Saat ini, Nadia mempekerjakan 40 perajin kelom yang dianggap mampu membuat sandal kayu sesuai dengan desain Kloom. Mencari perajin yang cocok bukan hal mudah bagi Nadia. Sebagai anak muda, dia harus ngemong para perajin yang rata-rata berusia 40 tahun ke atas. "Saya berkali-kali ganti perajin. Kebanyakan sudah tua, bahkan ada yang saya panggil simbah. Kadang-kadang saya harus menjaga emosi saat bertemu mereka. Jadi harus pandai membawa diri supaya hasil pekerjaan mereka juga bagus," kata Nadia.

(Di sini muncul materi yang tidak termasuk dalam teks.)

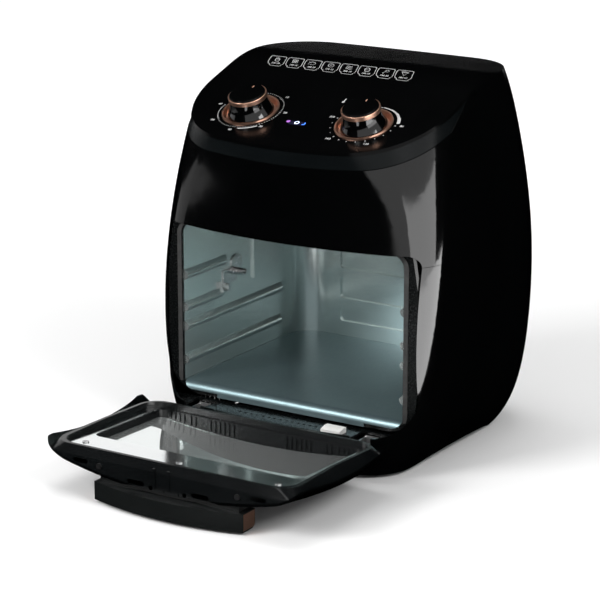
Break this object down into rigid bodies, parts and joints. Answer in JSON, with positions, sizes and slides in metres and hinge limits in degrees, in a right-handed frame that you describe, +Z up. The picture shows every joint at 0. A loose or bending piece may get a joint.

Untuk menjual produk Kloom di Jakarta, Nadia mempunyai gerai di Plaza Indonesia dan toko di BSD, Tangerang. Selain itu, Kloom juga dijual secara online dengan nama Kloom Clogshop.
Produk tersebut semakin terkenal saat ikut meramaikan Jakarta Fashion Week. Saat itu Nadia diajak oleh desainer Ayang Cempaka yang mempunyai produk tas berlabel Cocomomo.
Pesanan dari luar negeri pun terus bertambah. Awalnya permintaan datang dari Swedia sebanyak 250 pasang. Selanjutnya meningkat dengan adanya pesanan dari Denmark, Belanda, dan Yunani yang meminta 100-200 kelom. Akhir tahun lalu permintaan dari Swedia bertambah menjadi 500 pasang kelom.
"Saat ini kami juga sedang bernegosiasi dengan pengusaha dari Swedia untuk bisa mengirimkan 10.000 pasang kelom per tiga bulan. Kami memang berusaha meningkatkan jumlah produksi yang diekspor, terutama ke Swedia," ujarnya.
Harga kelom yang dijualnya di Indonesia mulai dari Rp 250.000 sampai Rp 1,7 juta per pasang. Sedangkan yang diekspor mulai dari 40 dollar AS sampai 150 dollar AS per pasang.
Omzet penjualan Kloom untuk pasar lokal bisa mencapai Rp 300 juta per bulan, yaitu saat menjelang Lebaran. "Tadinya saya berpikir kelom itu akan diminati orang dewasa berusia sekitar 23 tahun ke atas. Ternyata banyak remaja yang juga mencari produk ini," kata Nadia.
Kini, usaha Nadia memperkenalkan kelom dengan bahan lokal berdesain mewah tak sia-sia. Sandal kayunya diminati banyak kalangan. Dia pun membantu perekonomian perajin lokal.